The speed issue stems from two main paths. The first being the method resolution phase in which we need to consider each method overload argument by argument which means many queries applied to each object. The second is the object construction penality when we return a Java object back to Python. The object bottleneck is both on the cost of the wrappers we produce, but additionaly all of the objects that are constructed to communicate with a Python function. Every int, list, string and tuple we use in the process is another object to construct. Thus returning one object triggers dozens of object to be constructed.
We have addressed these problems in five ways
- Improve resolution of methods by removing the two phase approach to resolving a type match cutting the resolution time in half.
- Caching the types in C so that they don't have to go back to Python to execute a method to check the Python cache and construct if necessary.

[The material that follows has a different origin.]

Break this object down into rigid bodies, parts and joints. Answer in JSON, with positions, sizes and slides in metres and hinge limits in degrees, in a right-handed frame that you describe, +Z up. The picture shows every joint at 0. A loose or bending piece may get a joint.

- Converting all of the base types to CPython so that they can directly access the C++ guts without going back through entry points.
- Remove all Python new and init method from the Java class tree so that we don't leave C during the construction phase. Thus avoiding having to construct Python objects for each argument used during object construction.
- Adding a Java slot to so that we can directly access Java resources both increasing the speed of the queries and saving us an additional object during construction.
All of these are being implemented for JPype 0.8 series. For now we are backporting the last four to the JPype 0.7 series. The first is not possible to backport as it requires larger structural changes.
Lets briefly discuss each of the items
During method resolution the previous implementation had a two phase approach. First is tried to match the arguments to the Java types in canConvertToJava. In this each Java argument had to walk through each possible type conversion and decide if the conversion is possible. Once the we have the method overload resovled we then perform the conversion by calling convertToJava. That would then walk through each possible type conversion to find the right one and apply it. Thus we did tha work twice.
To prevent this from happening we need to reserve memory for each argument we are trying to convert. When we walk through the list and find a conversion rather than just returning true, we place a pointer to the conversion routine. That way when we call convertToJava we don't have to walk the list a second time but instead go straight to the pointer to get the routine to execute.
This change has two additional consequences. First the primary source of bugs in
the type conversion was a mismatch between canConvertToJava and convertToJava
thus we are removing that problem entirely. The second and more important to
the user is that the type system is now open. By installing a routine we can
now add a user rule. Therefore if we need
java.sql.TimeStamp to accept a
Python time object we just need to add this to the type conversion table at the
Python level. This is implemented in the ClassHints patch. About half of our
customizer code was to try to achieve this on a per method level. Thus this
elimiates a lot of our current Python customizer code. The remaining customizer
code is to rename Java methods to Python methods and that will remain.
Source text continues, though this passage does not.